A suggested structure (although not prescriptive) of the report could be:

  • Introduction and background to the idea under investigation, including related work if any.
  • Introduction to the dataset and basic/classic analysis.
  • Analisys report of the idea under investigation.
  • Discussion of limitation and possible other ideas.

The marking will be distributed to these various components in the following manner:

  • Background and motivation reporting [10%]
  • Basic analysis [30%]
  • Analysis results report [50%]
  • Discussion of limitations and future work [10%]

The report should be submitted via Moodle.

Deadline for choice: 10th February 2017

Deadline for submission: 13th March 2017


Datasets will be assigned on first come first served basis. Multiple students might be assigned to the same dataset (or a portion of the same dataset).

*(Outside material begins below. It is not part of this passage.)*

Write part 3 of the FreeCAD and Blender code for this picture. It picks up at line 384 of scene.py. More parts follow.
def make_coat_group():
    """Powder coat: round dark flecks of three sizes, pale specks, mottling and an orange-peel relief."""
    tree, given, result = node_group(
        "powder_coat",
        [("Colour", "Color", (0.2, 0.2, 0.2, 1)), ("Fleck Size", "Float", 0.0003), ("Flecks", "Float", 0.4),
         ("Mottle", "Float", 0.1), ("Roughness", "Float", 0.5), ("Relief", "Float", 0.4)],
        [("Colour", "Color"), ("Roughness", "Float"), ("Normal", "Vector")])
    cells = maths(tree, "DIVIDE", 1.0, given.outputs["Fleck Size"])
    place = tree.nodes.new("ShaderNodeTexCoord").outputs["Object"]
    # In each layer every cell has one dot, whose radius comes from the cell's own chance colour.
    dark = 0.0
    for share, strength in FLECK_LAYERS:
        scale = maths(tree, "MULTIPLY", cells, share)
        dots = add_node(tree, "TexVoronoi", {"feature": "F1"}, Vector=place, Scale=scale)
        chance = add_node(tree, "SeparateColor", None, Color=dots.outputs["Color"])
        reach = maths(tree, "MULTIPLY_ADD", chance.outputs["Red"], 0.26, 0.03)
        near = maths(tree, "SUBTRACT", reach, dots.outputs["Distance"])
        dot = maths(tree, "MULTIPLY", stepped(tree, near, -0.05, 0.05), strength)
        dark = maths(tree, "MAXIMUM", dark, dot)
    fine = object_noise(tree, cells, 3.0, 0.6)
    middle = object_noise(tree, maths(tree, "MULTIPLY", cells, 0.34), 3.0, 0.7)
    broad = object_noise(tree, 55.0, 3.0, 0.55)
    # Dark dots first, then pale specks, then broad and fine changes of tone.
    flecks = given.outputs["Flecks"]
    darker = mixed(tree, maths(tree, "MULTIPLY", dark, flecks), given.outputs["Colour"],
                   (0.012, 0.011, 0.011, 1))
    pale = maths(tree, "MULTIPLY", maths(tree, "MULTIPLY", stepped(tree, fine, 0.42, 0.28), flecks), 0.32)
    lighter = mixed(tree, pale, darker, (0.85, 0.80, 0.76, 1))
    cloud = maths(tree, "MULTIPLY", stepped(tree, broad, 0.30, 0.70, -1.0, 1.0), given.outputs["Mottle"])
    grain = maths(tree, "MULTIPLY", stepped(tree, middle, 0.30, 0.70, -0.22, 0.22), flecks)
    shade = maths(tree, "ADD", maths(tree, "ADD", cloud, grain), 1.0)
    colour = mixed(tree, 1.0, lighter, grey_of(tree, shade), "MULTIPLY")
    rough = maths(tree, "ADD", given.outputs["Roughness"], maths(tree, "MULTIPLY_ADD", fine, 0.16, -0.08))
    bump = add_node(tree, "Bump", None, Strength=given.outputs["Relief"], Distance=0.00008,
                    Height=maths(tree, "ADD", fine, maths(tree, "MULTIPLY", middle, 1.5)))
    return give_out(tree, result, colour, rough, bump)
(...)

  1. Airbnb: AirbnB data of listings, reviews, geographical data of various cities. Information here.
  2. Facebook: friendship connections within one regional network and information about interaction events between users, such as likes, comments and the like. (657,681 nodes and 1,302,764 undirected edges).
  3. Foursquare: Foursquare venues with timestamped transitions for New York.
  4. Human Smugglers Network: network of phone calls made by suspects operating along the Eastern Mediterranean route. It includes 8,943 nodes and 82,979 ties (of which 48 nodes and 10,319 ties constitute the sub-network of suspects). There is a time-stamp for each phone call (Summer 2011). There is also information on the role played by each smuggler and the country of residence.
  5. Protein-protein interaction: interaction network protein to protein in budding yeast. Information here.
  6. Taxi Rides: New York taxi trip records of pick-up and drop-off dates/times, pick-up and drop-off locations, trip distances, itemized fares, rate types, payment types, and driver-reported passenger counts. Information here.
  7. Stack Overflow temporal network: temporal network of interactions on the stack exchange web site Stack Overflow. Network information here.
  8. Wikipedia: discussion network between Wikipedia users. (2,394,385 nodes and 5,021,410 directed edges)

2 - Presentation

Every student will prepare a brief oral presentation of the project findings. Each presentation MUST last 8 minutes, including questions: thus, a reasonable combination would be a 6-minute talk followed by 2 minutes for questions.

The presentations will take place on 14th March 2017.

Slides must be sent by email to cm542 in PDF fomat before 23:59 13th March 2017.

The presentation is worth 30% of the final mark and it will be evaluated along these categories:

  1. Presentation skills [20%]
  2. General knowledge of the subject [20%]
  3. Discussion of findings [40%]
  4. Questions and answers [20%]